Je me rassure en voyant que d’autres syndicats nous soutiennent. Le président Hollande avec qui j’ai pu discuter puisque je l’ai accompagné au Canada m’a dit qu’il n’était pas question de voir disparaître l’Ordre infirmier.

Le vote de cet amendement est un putsch qui s’est produit à une heure tardive alors qu’il n’y avait quasiment plus personne dans l’hémicycle. Nous avons appris plus tard que tout cela avait été savamment orchestré et préparé très amont. D’autant que le parti socialiste n’avait pas émis d’avis sur la question et que la ministre s’était positionnée contre cet amendement.

La député fustige la mauvaise gestion de l’Ordre pour justifier son amendement, que lui répondez-vous ?

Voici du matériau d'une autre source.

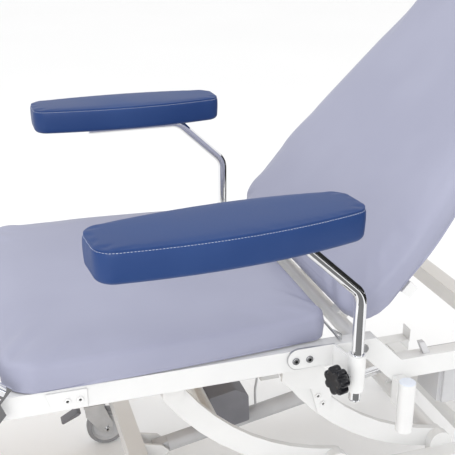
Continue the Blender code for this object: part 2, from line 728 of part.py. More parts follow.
# ---------------------------------------------------------------- backrest
def build_back(root):
    pivot = empty("back_pivot", root, (0, *BACK_PIVOT), (BACK_REST, 0, 0))
    face = SEAT_TOP - BACK_PIVOT[1]
    under = face - (SEAT_TOP - SEAT_BOTTOM) + 0.005
    half = 0.013
    reach = RAIL_OUT - RAIL_W - 0.004
    frame = solid("back_frame", rod(0.016, -reach, reach, (0, 0), sides=16), "white_frame", pivot)
    board_low = under - BOARD - GAP
    for sign in (1, -1):
        x0, x1 = span(sign, 0.186, 0.214)
        tube = box((x0, 0.004, -half), (x1, 0.660, half))
        weld(frame, tube, pivot)
        x0, x1 = span(sign, 0.0135, 0.0185)
        tip = Matrix.Rotation(-BACK_REST, 2) @ (Vector(back_lug()) - Vector(BACK_PIVOT))
        weld(frame, crank((0, 0), tuple(tip), 0.016, 0.012, x0, x1), pivot)
    for y0, y1, x in ((0.128, 0.154, 0.330), (0.634, 0.660, 0.190)):
        weld(frame, box((-x, y0, -half + 0.001), (x, y1, half - 0.001)), pivot)
    bore_ends(frame, pivot, reach)
    low = max(board_low, half + GAP)
    board = [(-0.262, 0.040), (0.262, 0.040), (0.262, 0.420), (0.195, 0.730), (-0.195, 0.730),
             (-0.262, 0.420)]
    solid("back_board", prism(board, low, under - GAP, "Z"), "plywood", pivot)
    outline = cushion_outline(back_half_width, BACK_LENGTH, 0.085, 0.085)
    outline = [(x, s + BACK_START) for x, s in outline]
    soft_slab("back_cushion", outline, under, face, CUSHION_EDGE, "lavender_upholstery", pivot)
    build_hinge_pins(root)


def bore_ends(frame, pivot, reach):
    """Blind sockets in both ends of the pivot bar for the hinge pins."""
    bm = bmesh.new()
    for sign in (1, -1):
        x0, x1 = span(sign, reach - 0.040, reach + 0.010)
        add_prism(bm, circle((0, 0), BORE_R), x0, x1)
    combine(frame, helper(bm, pivot), "DIFFERENCE")


def build_hinge_pins(root):
    reach = (RAIL_OUT - RAIL_W - PIN_DEPTH, RAIL_OUT + 0.003)
    mirror_pair(lambda side, sign: solid(f"{side}_back_hinge_pin",
                                         rod(PIN_R, *span(sign, *reach), BACK_PIVOT), "zinc", root))


# ---------------------------------------------------------------- leg section
def build_leg(root):
    pivot = empty("leg_pivot", root, (0, *LEG_PIVOT), (LEG_REST, 0, 0))
    face = SEAT_TOP - LEG_PIVOT[1]
    under = SEAT_BOTTOM - LEG_PIVOT[1]
    half = 0.0120
    reach = RAIL_OUT - RAIL_W - 0.004
    frame = solid("leg_frame", rod(0.0155, -reach, reach, (0, 0), sides=16), "white_frame", pivot)
    for sign in (1, -1):
        x0, x1 = span(sign, 0.186, 0.214)
        tube = box((x0, -0.340, -half), (x1, -0.004, half - 0.0012))
        weld(frame, tube, pivot)
    cross = box((-0.190, -0.340, -half + 0.001), (0.190, -0.316, half - 0.002))
    weld(frame, cross, pivot)
    bore_ends(frame, pivot, reach)
    board = box((-0.262, -0.375, half), (0.262, -0.030, under - GAP))
    solid("leg_board", board, "plywood", pivot)
    outline = cushion_outline(leg_half_width, LEG_LENGTH, 0.030, 0.080)
    outline = [(x, -s - 0.004) for x, s in outline]
    soft_slab("leg_cushion", outline, under, face, CUSHION_EDGE, "lavender_upholstery", pivot)
    mirror_pair(lambda side, sign: build_leg_handle(pivot, side, sign))


def build_leg_handle(pivot, side, sign):
    """A chromed hoop outside the rail, closed by a flat bar that carries the hinge pin."""
    centre, radius, tube_r = Vector((-0.0438, 0.0677)), 0.0945, 0.0125
    x = 0.3660
    low = centre.y - 0.050
    arc = [(x * sign, centre.x + radius * math.cos(a), centre.y + radius * math.sin(a))
           for a in (math.pi * i / 14 for i in range(15))]
    ends = [Vector((x * sign, centre.x + radius, low)), Vector((x * sign, centre.x - radius, low))]
    bm = bmesh.new()
    sweep(bm, [ends[0], *map(Vector, arc), ends[1]], tube_r, 12)
    hoop = solid(f"{side}_leg_handle", bm, "chrome", pivot, smooth=True)
    bar = [(centre.x + radius + 0.012, low - 0.012), (centre.x + radius + 0.012, low + 0.012),
           (0.014, low + 0.012), (0.0, low + 0.006), (-0.05, low + 0.012),
           (centre.x - radius - 0.012, low + 0.012), (centre.x - radius - 0.012, low - 0.012),
           (-0.03, low - 0.012), (-0.018, -0.014), (0.018, -0.014), (0.03, low - 0.012)]
    x0, x1 = span(sign, x - 0.0110, x - 0.0060)
    plate = prism(bar, x0, x1)
    weld(hoop, plate, pivot)
    pin = span(sign, RAIL_OUT - RAIL_W - PIN_DEPTH, x - 0.0080)
    weld(hoop, rod(PIN_R, *pin, (0, 0)), pivot)


# ---------------------------------------------------------------- armrests
def build_bracket(root, side, sign):
    """An angled plate with a welded socket for the armrest tube."""
    x0 = RAIL_OUT + GAP
    thick = 0.005
    high, low = -0.0165, -0.0580
    reach, end_r = -0.104, 0.0205
    end = circle((reach + end_r, (high + low) / 2), end_r, 8, math.pi / 2, math.pi)
    plate = end + [(-0.010, low), (-0.010, high)]
    bracket = solid(f"{side}_arm_bracket", prism(plate, *span(sign, x0, x0 + thick)),
                    "white_frame", root, smooth=True)
    wing_end = SOCKET_X - 0.0080
    wing = [(x0, -0.0145), (x0 + 0.006, -0.0150), (wing_end, -0.0030), (wing_end, 0.0020),
            (x0, -0.0094)]
    wing = [(sign * x, y) for x, y in wing]
    weld(bracket, prism(wing, low, high, "Z"), root)
    centre = (sign * SOCKET_X, 0.0)
    weld(bracket, rod(SOCKET_R, -SOCKET_H, 0.0, centre, "Z", 24), root)
    bore = rod(TUBE_R + 0.0004, -SOCKET_H - 0.01, 0.01, centre, "Z", 24)
    combine(bracket, helper(bore, root), "DIFFERENCE")
    cutter = helper(rod(STUD_R + GAP, 0.0, 0.030, (0, 0), "X", 12), root)
    cutter.location = (sign * SOCKET_X, 0, KNOB_Z)
    cutter.rotation_euler = (0, 0, knob_heading(sign))
    combine(bracket, cutter, "DIFFERENCE")
    x_face = x0 + thick + GAP
    for number, y in enumerate(SCREW_YS, 1):
        head = rod(SCREW_R, *span(sign, x_face, x_face + SCREW_HEAD), (y, KNOB_Z), sides=12)
        solid(f"{side}_bracket_screw_{number}", head, "chrome", root)


def knob_heading(sign):
    return math.radians(-75) if sign > 0 else math.radians(-105)


def build_knob(root, side, sign):
    """A seven-lobed clamp knob on its stud; X of its empty is the screw axis."""
    axis = empty(f"{side}_knob_axis", root, (sign * SOCKET_X, 0, KNOB_Z),
                 (0, 0, knob_heading(sign)))
    lobes, mean, wave, sides = 7, 0.0238, 0.0030, 42
    back, front, hub_r = 0.0330, 0.0550, 0.0110
    outline = []
    for i in range(sides):
        turn = 2 * math.pi * i / sides
        r = mean + wave * math.cos(lobes * turn)
        outline.append((r * math.cos(turn), r * math.sin(turn)))
    bm = prism(outline, back, front)
    rim = [e for e in bm.edges if abs(e.verts[0].co.x - e.verts[1].co.x) < 1e-6
           and e.verts[0].co.x > (back + front) / 2]
    bmesh.ops.bevel(bm, geom=rim, offset=0.003, segments=1, affect="EDGES")
    knob = solid(f"{side}_clamp_knob", bm, "black_plastic", axis, smooth=True)
    weld(knob, rod(hub_r, 0.0230, back + 0.001, (0, 0), sides=12), axis)
    weld(knob, rod(STUD_R, 0.0118, 0.0235, (0, 0), sides=12), axis)


def build_armrest(root, side, sign):
    """Tube, end plug and pad, on an empty that stands on the socket's axis."""
    yaw = LEFT_YAW if sign > 0 else RIGHT_YAW
    swivel = empty(f"{side}_arm_swivel", root, (sign * SOCKET_X, 0, 0), (0, 0, yaw))
    run_z = PAD_BOTTOM - GAP - TUBE_R
    elbow_z = 0.1203
    slant = math.radians(46.6)
    shoulder = -(run_z - elbow_z) * math.tan(slant)
    foot = -0.0930
    path = bend_path([(0, 0, foot), (0, 0, elbow_z), (0, shoulder, run_z), (0, -0.345, run_z)],
                     0.045, 5)
    round_tube(f"{side}_arm_tube", path, TUBE_R, "chrome", swivel, 4)
    bm = prism(circle((0, 0), TUBE_R - 0.0002), foot - 0.0045, foot - GAP, "Z")
    rim = [e for e in bm.edges if all(v.co.z < foot - 0.004 for v in e.verts)]
    bmesh.ops.bevel(bm, geom=rim, offset=0.003, segments=2, affect="EDGES")
    solid(f"{side}_tube_plug", bm, "chrome", swivel, smooth=True)
    outline = cushion_outline(pad_half_width, PAD_REAR - PAD_FRONT, 0.027, 0.027, 7)
    outline = [(x, PAD_REAR - s) for x, s in outline]
    soft_slab(f"{side}_arm_pad", outline, PAD_BOTTOM, PAD_BOTTOM + PAD_THICK, PAD_EDGE,
              "blue_upholstery", swivel)


def main():
    clear_scene()
    root = empty("chair_origin", None, (SHIFT_X, SHIFT_Y, SOCKET_TOP))
    build_base(root)
    build_castors(root)
    build_lift(root)
    build_lift_actuator(root)
    build_back_actuator(root)
    build_seat_frame(root)
    build_fittings(root)
    build_back(root)
    build_leg(root)
    mirror_pair(lambda side, sign: build_bracket(root, side, sign))
    mirror_pair(lambda side, sign: build_knob(root, side, sign))
    mirror_pair(lambda side, sign: build_armrest(root, side, sign))


main()
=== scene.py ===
"""Patient recliner chair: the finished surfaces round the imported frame.

Metres, +Z up, +X to the patient's left, +Y to the head end.
"""
import json
import math

import bmesh
import bpy
import numpy as np
from mathutils import Matrix, Vector
from mathutils.bvhtree import BVHTree

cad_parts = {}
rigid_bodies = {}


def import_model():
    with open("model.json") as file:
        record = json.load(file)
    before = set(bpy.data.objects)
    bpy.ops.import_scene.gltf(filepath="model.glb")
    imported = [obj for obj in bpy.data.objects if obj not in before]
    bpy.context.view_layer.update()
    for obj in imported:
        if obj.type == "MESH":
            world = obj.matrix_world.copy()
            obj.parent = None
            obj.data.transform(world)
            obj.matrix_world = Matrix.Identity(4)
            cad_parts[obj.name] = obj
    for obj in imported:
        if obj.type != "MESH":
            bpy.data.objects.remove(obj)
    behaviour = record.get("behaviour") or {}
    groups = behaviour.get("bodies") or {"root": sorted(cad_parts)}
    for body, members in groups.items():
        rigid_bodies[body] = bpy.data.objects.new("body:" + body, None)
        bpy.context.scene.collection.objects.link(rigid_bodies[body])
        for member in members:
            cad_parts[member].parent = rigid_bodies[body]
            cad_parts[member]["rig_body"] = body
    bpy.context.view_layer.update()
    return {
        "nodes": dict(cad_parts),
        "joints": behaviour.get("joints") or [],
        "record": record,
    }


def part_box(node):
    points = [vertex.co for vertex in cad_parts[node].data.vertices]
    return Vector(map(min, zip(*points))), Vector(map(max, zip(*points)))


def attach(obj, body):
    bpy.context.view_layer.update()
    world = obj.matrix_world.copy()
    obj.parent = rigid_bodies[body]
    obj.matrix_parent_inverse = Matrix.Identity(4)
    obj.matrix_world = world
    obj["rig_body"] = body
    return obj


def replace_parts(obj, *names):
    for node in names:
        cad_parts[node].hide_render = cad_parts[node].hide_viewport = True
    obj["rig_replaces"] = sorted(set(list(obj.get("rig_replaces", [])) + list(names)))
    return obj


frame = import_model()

SIDES = (("left", 1), ("right", -1))


# ---------------------------------------------------------------- places
def joint_at(name):
    return Vector(next(j["pos_m"] for j in frame["joints"] if j["name"] == name))


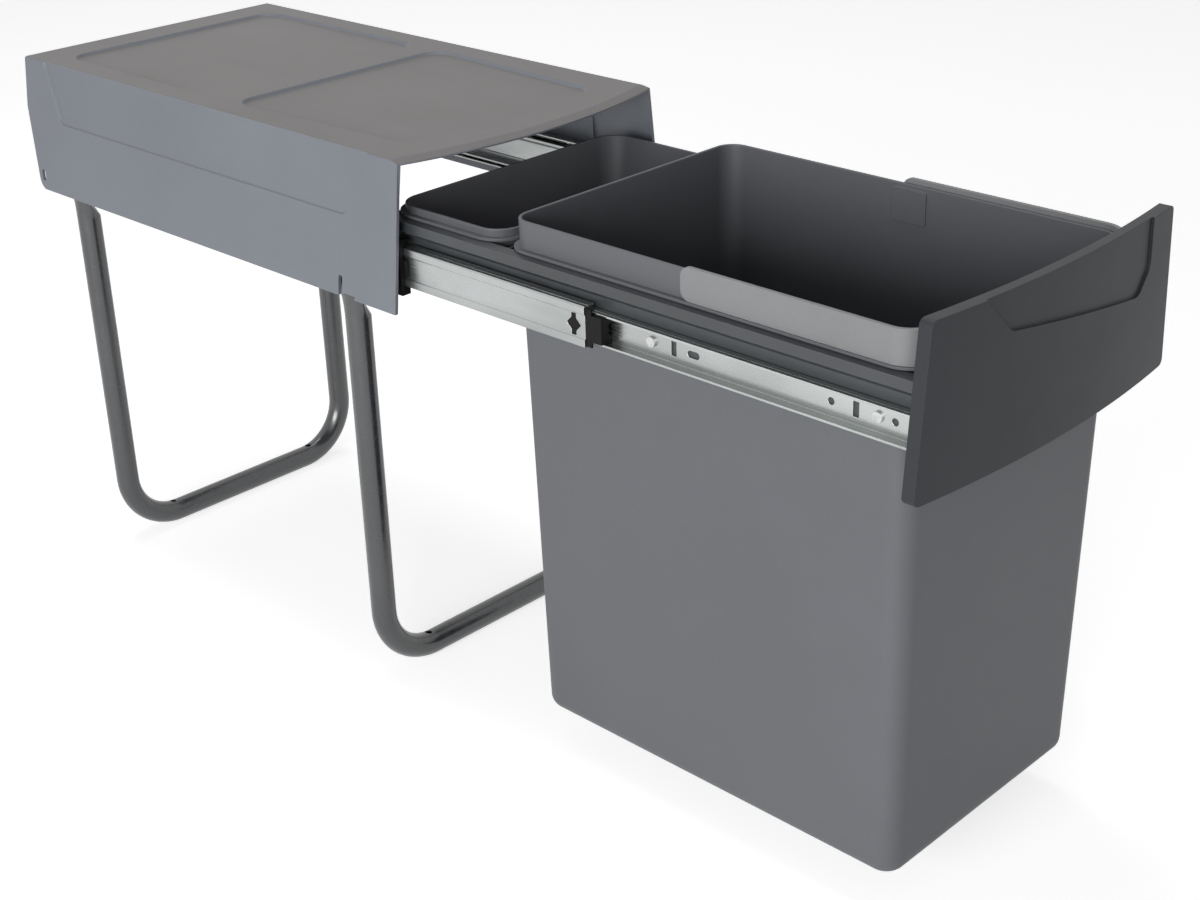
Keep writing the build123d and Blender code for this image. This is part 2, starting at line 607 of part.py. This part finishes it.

Nous aurions aimé qu’elle prenne le temps de discuter avec nous, parce qu’elle n’aurait pas dit toutes ces contre-vérités. Tout ce qu’elle a dit est faux et date de la précédente gouvernance. Avant que je n’arrive, la situation financière de l’Ordre était effectivement catastrophique. Depuis trois ans maintenant, notre bilan est à l’équilibre, voire légèrement excédentaire. Nos missions sont totalement accomplies. Annie le Houérou n’a fait que reprendre les tissus de mensonges rapportés par les opposants à l’Ordre.

Le texte de loi va être examiné par le Sénat prochainement, êtes-vous optimiste ?

Normalement le Sénat devrait annuler la proposition qui a été faite en ne validant pas l’abrogation de l’Ordre infirmier. Ensuite le texte ira en commission mixte paritaire (CMP). Si aucun accord n’est trouvé en CMP, le texte reviendra à l’Assemblée nationale où il y aura j’espère plus de 30 députés dans l’hémicycle. Nous avons rencontré une multitude de députés socialistes qui sont opposés à la suppression de l’Ordre. Selon des sources que je ne peux citer, ce vote est le fruit de démarches politiques au sein même du parti socialiste.

J’espère que le bon sens l’emportera. Aujourd’hui nous avons des assurances venant des plus hautes instances de l’Etat que notre Ordre ne sera pas supprimé.